Fulfillment Opportunities
The next developmental phase is called the “liberation phase.” This can be a very productive time of life, when people begin to ask, “If not now, when?” With brain development (dendrite growth) accelerating, people discover themselves solving problems in new ways, and — here's the great part — caring less and less what other people think! So it is an exciting convergence of mental ability and freedom from the conventional and cultural limits that have kept you from exploring. Since women are particularly sensitive to cultural expectations, they tend to experience this as unexpectedly freeing.
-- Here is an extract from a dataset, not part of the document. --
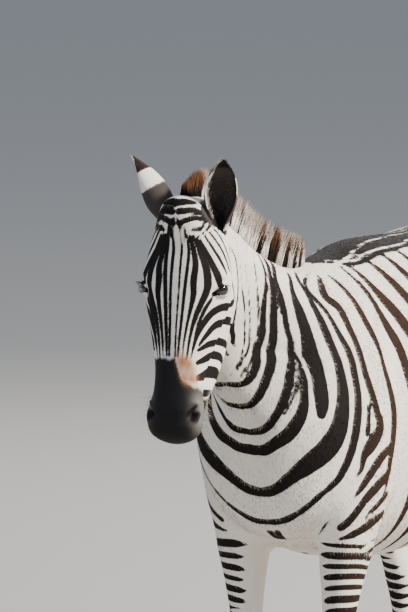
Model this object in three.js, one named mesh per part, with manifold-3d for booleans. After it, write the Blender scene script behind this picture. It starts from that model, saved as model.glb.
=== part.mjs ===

Suddenly you are not concerned what the neighbors will think if you spend your vacation volunteering with the Red Cross or go off with a friend to an exotic location and rediscover who you really are.
Fulfillment is a personal thing, and what fulfills you might be unappealing to someone else. But during this phase of your life, you may find yourself excited about the endless possibilities for pushing the envelope. If you see this as a delightful and normal stage, you will be able to give yourself permission to define fulfillment in your own terms. You may find yourself explaining to friends and family (or yourself!) that you are not crazy. Indeed, you are just enjoying the liberation that comes with this new stage of life.
A New Kind of Intelligence
Given the changes in older brain development, experience, and social understanding, it is theorized that in midlife people develop a new, more integrated, system of interacting in the world. Researchers looking at brain plasticity — the ability to adapt and change in the face of challenges — are finding that as your brain compensates for some loss in cognitive tasks, you are developing whole new connections within your brain. These new ways of operating seem to integrate tasks that were previously managed separately, thus showing new perspectives. This process is probably the source of judgment and wisdom that were lacking in youth. You're not getting older, you're getting wiser!